Many farmers and irrigation technicians use a 2–5% citric acid flush or a diluted phosphoric acid solution to remove scale from drip and micro sprinkler systems. This procedure is fully compatible with stainless steel screens. With nylon, repeated acid exposure — even at low concentrations — leads to surface embrittlement and eventual mesh perforation, ultimately defeating the screen's filtration purpose within the irrigation micro sprinkler.

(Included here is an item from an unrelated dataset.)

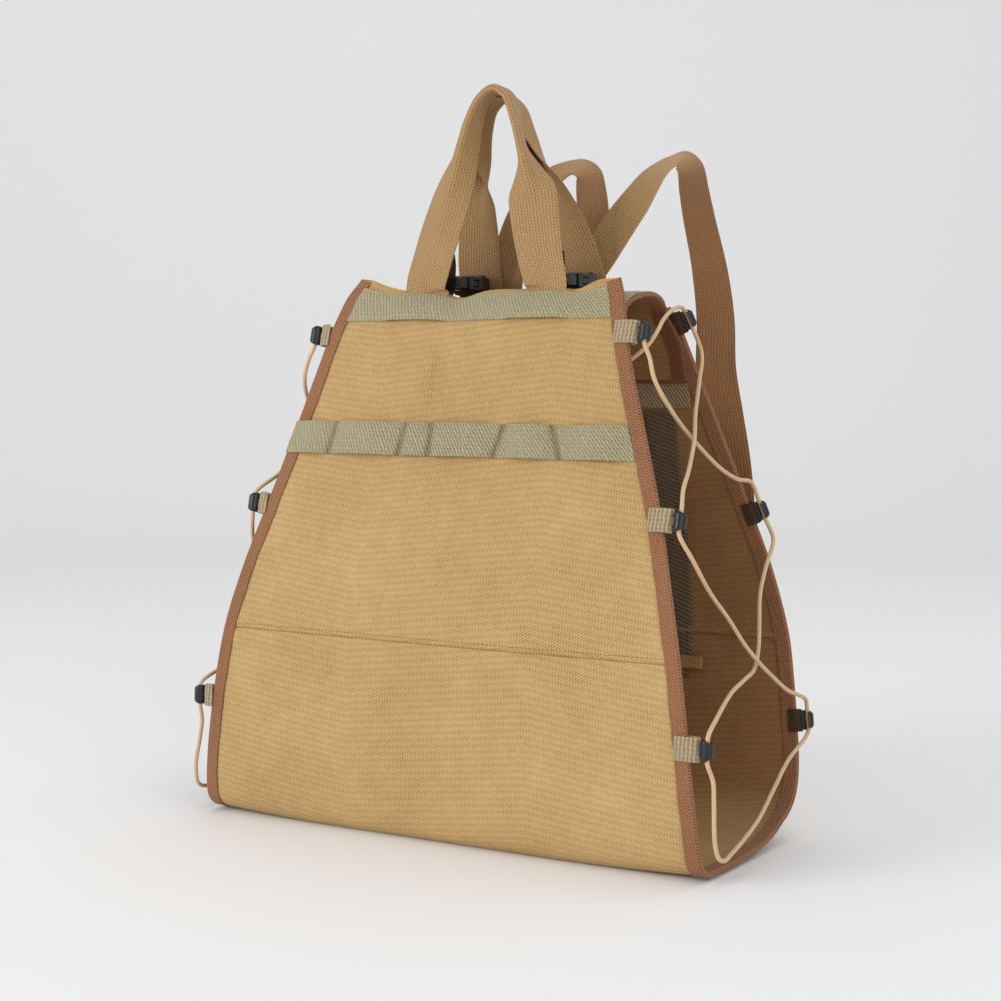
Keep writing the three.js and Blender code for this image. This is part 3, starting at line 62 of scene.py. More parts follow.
# Centripetal curve through rows of numbers, worked out at places that count the rows from 0.
def curveThrough(rows, places):
    rows = np.asarray(rows, float)
    places = np.asarray(places, float)
    padded = np.vstack([2 * rows[:1] - rows[1:2], rows, 2 * rows[-1:] - rows[-2:-1]])
    k = np.clip(np.floor(places).astype(int), 0, len(rows) - 2)
    t = (places - k)[..., None]
    p = [padded[k + i] for i in range(4)]
    gap = [np.maximum(np.linalg.norm(p[i + 1] - p[i], axis=-1, keepdims=True), 1e-9) ** 0.5
           for i in range(3)]
    start = ((p[1] - p[0]) / gap[0] - (p[2] - p[0]) / (gap[0] + gap[1]) + (p[2] - p[1]) / gap[1]) * gap[1]
    end = ((p[2] - p[1]) / gap[1] - (p[3] - p[1]) / (gap[1] + gap[2]) + (p[3] - p[2]) / gap[2]) * gap[1]
    second = 3 * (p[2] - p[1]) - 2 * start - end
    third = 2 * (p[1] - p[2]) + start + end
    return p[1] + start * t + second * t ** 2 + third * t ** 3


# Length walked along points, from the first one.
def walked(points):
    steps = np.linalg.norm(np.diff(points, axis=0), axis=-1)
    return np.concatenate([[0.0], np.cumsum(steps)])


# Rows of numbers that are known at some lengths, read off at others.
def readOff(at, length, rows):
    return np.stack([np.interp(at, length, column) for column in rows.T], axis=1)


# The same line with its points at equal steps.
def evenly(points, count):
    length = walked(points)
    return readOff(np.linspace(0, length[-1], count), length, points)


# Meshes

pieces = {}


# shade is painted shade: where it is 1 the cloth's colour is darkened as if in shade, as on its inner side
def makeMesh(name, points, faces, uv, material, slot, replaces=(), shade=None):
    mesh = bpy.data.meshes.new(name)
    mesh.from_pydata(((points + bagShift) * 0.001).tolist(), [], faces)
    loopVertex = np.empty(len(mesh.loops), dtype=np.int32)
    mesh.loops.foreach_get("vertex_index", loopVertex)
    layer = mesh.uv_layers.new(name="UVMap")
    layer.data.foreach_set("uv", (uv * 0.001)[loopVertex].astype(np.float32).ravel())
    if shade is not None:
        mesh.attributes.new("shade", "FLOAT", "POINT").data.foreach_set("value", shade.astype(np.float32))
    bm = bmesh.new()
    bm.from_mesh(mesh)
    bmesh.ops.recalc_face_normals(bm, faces=bm.faces)
    bm.to_mesh(mesh)
    bm.free()
    mesh.polygons.foreach_set("use_smooth", np.ones(len(mesh.polygons), dtype=bool))
    mesh.set_sharp_from_angle(angle=math.radians(62))
    mesh.materials.append(material)
    piece = bpy.data.objects.new(name, mesh)
    bpy.context.scene.collection.objects.link(piece)
    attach(piece, "root")
    if replaces:
        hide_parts(*replaces)
    pieces[name] = piece
    return piece


# One closed slab: middle[i, j] is a grid of points in the middle of the cloth and normal[i, j] its
# direction, thickness is one number or a grid. Both long edges are rounded by a nose that stands out by
# half the thickness times edgeRound. Returns points, faces and uv; uv is the run across and along the
# cloth in millimetres.
def slab(middle, normal, thickness, edgeRound=0.6, across=None, along=None):
    n, m = middle.shape[:2]
    half = np.broadcast_to(np.asarray(thickness, float) / 2, (n, m))[..., None]
    top = middle + normal * half
    bottom = middle - normal * half
    leftOut = unit(middle[:, :1] - middle[:, 1:2]) * half[:, :1] * edgeRound
    rightOut = unit(middle[:, -1:] - middle[:, -2:-1]) * half[:, -1:] * edgeRound
    noses = middle[:, -1:] + rightOut, middle[:, :1] + leftOut
    points = np.concatenate([top, noses[0], bottom[:, ::-1], noses[1]], axis=1)
    if across is None:
        across = walked(middle[n // 2])
    if along is None:
        along = walked(middle[:, m // 2])
    u = np.concatenate([across, across[-1:], across[::-1], across[:1]])
    uv = np.stack(np.broadcast_arrays(u[None, :], along[:, None]), axis=-1)
    ring = 2 * m + 2
    j = np.arange(ring)
    i = np.arange(n - 1)[:, None]
    a = i * ring + j
    b = i * ring + (j + 1) % ring
    walls = np.stack([a, b, b + ring, a + ring], axis=-1).reshape(-1, 4)
    k = np.arange(m - 1)
    faces = walls.tolist()
    for row in (0, n - 1):
        base = row * ring
        upper, lower = base + k, base + 2 * m - k
        faces += np.stack([upper, upper + 1, lower - 1, lower], axis=-1).tolist()
        faces.append([base + m - 1, base + m, base + m + 1])
        faces.append([base, base + 2 * m, base + 2 * m + 1])
    return points.reshape(-1, 3), faces, uv.reshape(-1, 2)


# Several shapes in one mesh.
def joined(parts):
    points, faces, uv, count = [], [], [], 0
    for partPoints, partFaces, partUv in parts:
        points.append(partPoints)
        uv.append(partUv)
        faces += [[v + count for v in face] for face in partFaces]
        count += len(partPoints)
    return np.concatenate(points), faces, np.concatenate(uv)


# A section line carried through frames: line[i, j] holds its two coordinates along first[i] and second[i].
def carried(origin, first, second, line):
    points = origin[:, None] + first[:, None] * line[..., :1] + second[:, None] * line[..., 1:]
    run = unit(np.gradient(line, axis=-2))
    normal = first[:, None] * -run[..., 1:] + second[:, None] * run[..., :1]
    return points, normal


# Points and outward directions along flat webbing: path[k, 3] is its middle line and wide[k, 3] points
# across it. Both are read at equal steps, and the direction across is the mean of nine steps.
def webbingGrid(path, wide, width, rows, columns=11):
    places = np.linspace(0, len(path) - 1, 30 * len(path))
    line = curveThrough(path, places)
    length = walked(line)
    at = np.linspace(0, length[-1], rows)
    origin = readOff(at, length, line)
    first = readOff(at, length, readOff(places, np.arange(len(path)), wide))
    mean = np.ones(9) / 9
    first = np.stack([np.convolve(np.pad(part, 4, mode="edge"), mean, "valid") for part in first.T], axis=1)
    alongRun = unit(np.gradient(origin, axis=0))
    first = squareTo(first, alongRun)
    second = np.cross(alongRun, first)
    across = np.linspace(-width / 2, width / 2, columns)
    section = np.stack([across, 0 * across], axis=-1)
    middle, normal = carried(origin, first, second, np.broadcast_to(section, (rows, columns, 2)))
    return middle, normal, across, at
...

System-Level Consideration

Even with the best filter screen, an irrigation micro sprinkler system operating in hard water benefits from an upstream disc filter or sand separator. A 120-mesh disc filter at the head of the lateral line extends the life of individual sprinkler screens — both steel and nylon — significantly. However, this upstream protection makes a bigger difference for nylon screens; it partially compensates for nylon's lower chemical tolerance but cannot fully substitute for steel's structural durability over the long term.

Which Should You Choose?

The decision comes down to your water hardness level, budget horizon, and maintenance capacity:

  • Hard water (>120 mg/L CaCO₃): Always choose an irrigation micro sprinkler with a stainless steel filter screen. The upfront premium pays back within one to two seasons through reduced labor and fewer replacement units.
  • Soft to moderately hard water (<100 mg/L CaCO₃): A nylon-screened irrigation micro sprinkler is a workable option if budgets are tight and water quality is managed with upstream filtration.
  • Greenhouse or high-temperature environments: Stainless steel is non-negotiable due to the thermal deformation risk nylon carries above 40°C ambient temperatures.
  • Chemical fertigation systems: If you regularly inject fertilizers or acids through your irrigation micro sprinkler system, stainless steel screens are the only reliable long-term choice.

In summary, for any hard water application, a stainless steel filter screen is the technically superior and more economical long-term choice for your irrigation micro sprinkler — delivering more consistent flow rates, lower maintenance demands, and a service life that is two to four times longer than its nylon counterpart.